Но всё-таки, несмотря на близость свиридовскому стилевому направлению, противостоящему авангардным тенденциям 1960–1980-х годов, Гаврилин проложил свою тропу в музыке — причём самобытную интонацию он обрёл в тех самых, с детства любимых песнях, плачах и наигрышах, которые сегодня в деревнях не слишком известны, а прежде без них не обходилось ни одно сколько-нибудь значимое событие.

«Фольклор — детище сложившейся морали и веры. Без них фольклор невозможен», — отмечал композитор [20, 251]. Мораль и вера, которые основываются на простых и добрых человеческих взаимоотношениях, на чистых и честных чувствах, на следовании правилам — не искусственно выдуманным, не извне насаждённым, но проверенным самой жизнью, её неспешным течением, — были ему всецело близки.

И когда вышло в свет первое, обретшее впоследствии мировую славу сочинение — «Русская тетрадь», — автор сперва даже не понял своего успеха и не поверил в него. Он просто говорил в этой «Тетради» на том языке, который был ему знаком с детства. И далее никогда не отступал от избранного пути, не увлекался новомодными музыкальными экспериментами, не пренебрегал главной своей идеей: «Я стараюсь быть истинно верующим в искусстве. <…> Надо писать так, чтобы люди узнавали в твоих сочинениях живой человеческий мир и себя в нём. <.»> Я добиваюсь, чтобы это было очень пронзительно и очень ясно. Самое главное, чтобы до возможно большего числа сердец дошло» [19, 369–392].

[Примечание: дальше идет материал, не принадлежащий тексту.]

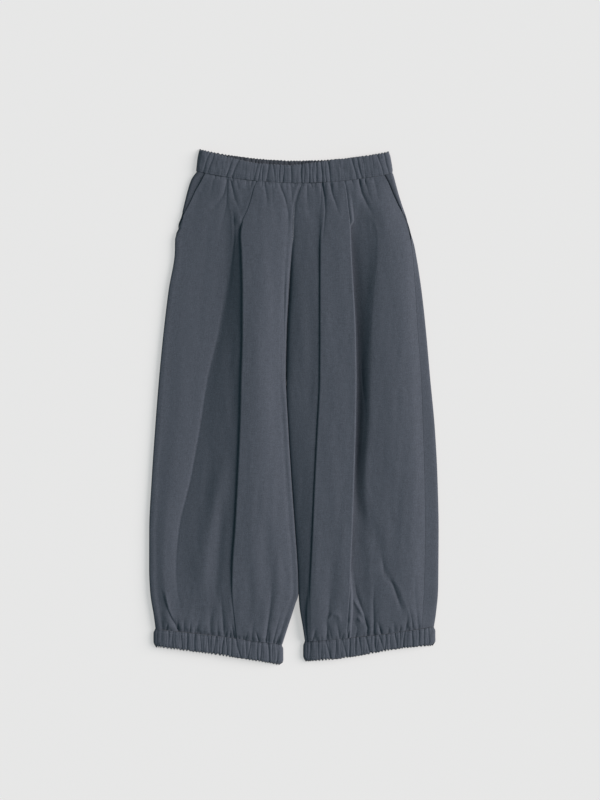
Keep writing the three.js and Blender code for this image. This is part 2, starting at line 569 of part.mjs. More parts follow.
function waistband() {
  const shape = { left: -BAND_HALF_WIDTH + 3, right: BAND_HALF_WIDTH + 4, narrowing: BAND_NARROWING };
  const grooves = [...WAIST_DEEP, ...WAIST_SHALLOW];
  const bottom = (x) => waistSeam(x) + SEAM_GAP / 2;
  const front = casingFront({ ...shape, grooves, height: 11, bottom, top: frontTop });
  const back = casingBack({ ...shape, grooves, bottom, top: backTop });
  const relief = gathers(WAIST_DEEP, WAIST_SHALLOW);
  const fade = (x) => smoothstep(BAND_HALF_WIDTH - Math.abs(x), 14, 28);
  const backRelief = (point) => 0.5 * relief(point) * fade(point.x);
  return [
    piece('waistband_front', wallGeometry(front, CASING, { raised: relief })),
    piece('waistband_back', wallGeometry(back, CASING, { raised: backRelief })),
  ];
}

function cuffPieces(name, cuff, deep, shallow) {
  const { left, right } = cuff;
  const top = (x) => cuffEdge(cuff, 'seam', x) - SEAM_GAP / 2;
  const bottom = (x) => cuffEdge(cuff, 'hem', x);
  const front = casingFront({ left, right, grooves: [...deep, ...shallow], height: 10, top, bottom });
  const back = casingBack({ left, right, grooves: [], top, bottom });
  return [
    piece(`${name}_front`, wallGeometry(front, CASING, { raised: gathers(deep, shallow) })),
    piece(`${name}_back`, wallGeometry(back, CASING)),
  ];
}

// A pocket facing: a strip under the slanted mouth, from the outline to well beneath the front
function pocketFacing(name, side, outline, mouth, end) {
  const levels = [WAIST_LEVEL, 356, 340, 322, end + 4];
  const grid = levels.map((level) => {
    const outer = outline(level) - side * 1;
    const inner = mouth(level) - side * FACING_UNDER;
    const row = [0, 0.25, 0.5, 0.75, 1].map((share) => {
      const x = lerp(outer, inner, share);
      const y = placeLevel(level, x, LEFT_CUFF);
      return new THREE.Vector3(x, y, lerp(2.9, 4.2, smoothstep(share, 0, 0.6)));
    });
    return side < 0 ? row : row.reverse();
  });
  return piece(name, wallGeometry(grid, CLOTH), cotton(FACING_COLOUR));
}

function legPanels() {
  const left = { side: -1, cuff: LEFT_CUFF, puckers: LEFT_PUCKERS };
  const right = { side: 1, cuff: RIGHT_CUFF, puckers: RIGHT_PUCKERS, sideSeam: true };
  const panels = {
    front_left: { ...left, section: leftFrontSection, steps: LEFT_STEPS, centreSeam: 'last' },
    front_right: { ...right, section: rightFrontSection, steps: RIGHT_STEPS, centreSeam: 'first' },
    back_left: { ...left, section: leftBackSection, steps: LEFT_BACK_STEPS },
    back_right: { ...right, section: rightBackSection, steps: RIGHT_BACK_STEPS },
  };
  return Object.entries(panels).map(([name, panel]) =>
    piece(
      name,
      wallGeometry(panelGrid(panel), CLOTH, { sideSeam: panel.sideSeam, centreSeam: panel.centreSeam }),
    ),
  );
}

const trousers = new THREE.Group();
trousers.name = 'cropped_trousers';
trousers.add(
  ...legPanels(),
  ...waistband(),
  ...cuffPieces('cuff_left', LEFT_CUFF, LEFT_CUFF_DEEP, LEFT_CUFF_SHALLOW),
  ...cuffPieces('cuff_right', RIGHT_CUFF, RIGHT_CUFF_DEEP, RIGHT_CUFF_SHALLOW),
  pocketFacing('pocket_facing_left', -1, leftLine.outline, leftMouth, POCKET_END.left),
  pocketFacing('pocket_facing_right', 1, rightLine.outline, rightLine.side, POCKET_END.right),
);

export default trousers;
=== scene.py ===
import math
from types import SimpleNamespace as Named

import bpy
import numpy as np
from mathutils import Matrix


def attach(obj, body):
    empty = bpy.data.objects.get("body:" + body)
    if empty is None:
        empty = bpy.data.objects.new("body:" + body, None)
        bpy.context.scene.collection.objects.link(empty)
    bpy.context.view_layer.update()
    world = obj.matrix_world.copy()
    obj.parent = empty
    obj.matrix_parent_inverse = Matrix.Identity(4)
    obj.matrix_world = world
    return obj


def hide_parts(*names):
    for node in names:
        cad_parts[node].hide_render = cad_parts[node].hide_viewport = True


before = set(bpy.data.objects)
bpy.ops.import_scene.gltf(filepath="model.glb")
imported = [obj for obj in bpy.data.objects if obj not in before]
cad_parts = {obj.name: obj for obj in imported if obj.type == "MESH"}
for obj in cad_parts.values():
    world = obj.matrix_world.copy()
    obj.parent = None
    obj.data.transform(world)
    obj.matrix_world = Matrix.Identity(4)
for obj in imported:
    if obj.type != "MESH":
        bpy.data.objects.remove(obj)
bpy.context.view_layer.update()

MM = 0.001

# Walls and the gaps between them, as in the solids
CLOTH = 1.5
SHELL = 1.0  # a shell's thickness, its upper face level with the solid's
CASING = 2.6
SEAM_GAP = 0.3
CENTRE_GAP = 0.08  # between the shells at the centre seam
FOLD_RADIUS = 0.9
LAYER_GAP = 0.4
PRESSED_HEIGHT = 3.2  # folds press no cloth lower than this
ON_FLOOR = CLOTH / 2
STEP = 1.35  # between the columns of a front panel's points
BACK_STEP = 4
SEAM_STEP = 1.5  # between its rows past the fine level, up and down, and between those levels
MIDDLE_STEP = 8
FINE_LEVEL = 290
CASING_STEP = 0.6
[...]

Быть может, по сравнению с иными авторами Валерий Александрович оставил не так много сочинений. Но каждое в его наследии — на вес золота, выстрадано в продолжительных, порой многолетних поисках, в бессонных ночах и сосредоточенных думах. «На каждое произведение уходит неделя и вся предшествующая жизнь», — отмечал Гаврилин [19, 130]. Он относился сверхтребовательно к любому штриху, к самой малой детали, не записывал произведение, если считал его недостойным слушателя: «У меня очень много музыки, но я не могу всё показывать — мне стыдно! Частично из-за качества самой музыки, а частично из-за того, что я поставил себе давно одну цель — я не верю, что нельзя говорить понятно. Это для меня самое главное. Нельзя народ оставить без музыки. Я очень люблю народ, с годами я всё больше понимаю, что я питаюсь от артерии народной, если людям моим не по себе, нехорошо, то от меня вообще ничего не останется, поэтому я так припаян к народу, я им кормлюсь, питаюсь духовно и материально, восхищаюсь нашим народом…» [19, 281–282].

Он писал не для избранных, хорошо разбирающихся в тонкостях композиторской алхимии, а для всех. Воспел в своей музыке, — лучистой, искренней, как сами народные, из глубины времён доносящиеся колыбельные, плачи, частушки, наигрыши, — родную землю, её тревоги и горести, её неизбывную, гнетущую тоску и особую, кроткую радость. Потому, когда грянули девяностые и пошатнулись нравственные устои культуры, когда пошлость не только получила оправдание общества, но стала для него эталоном, и Гаврилин и Свиридов восприняли этот неистовый разгул мракобесия с глубокой душевной болью.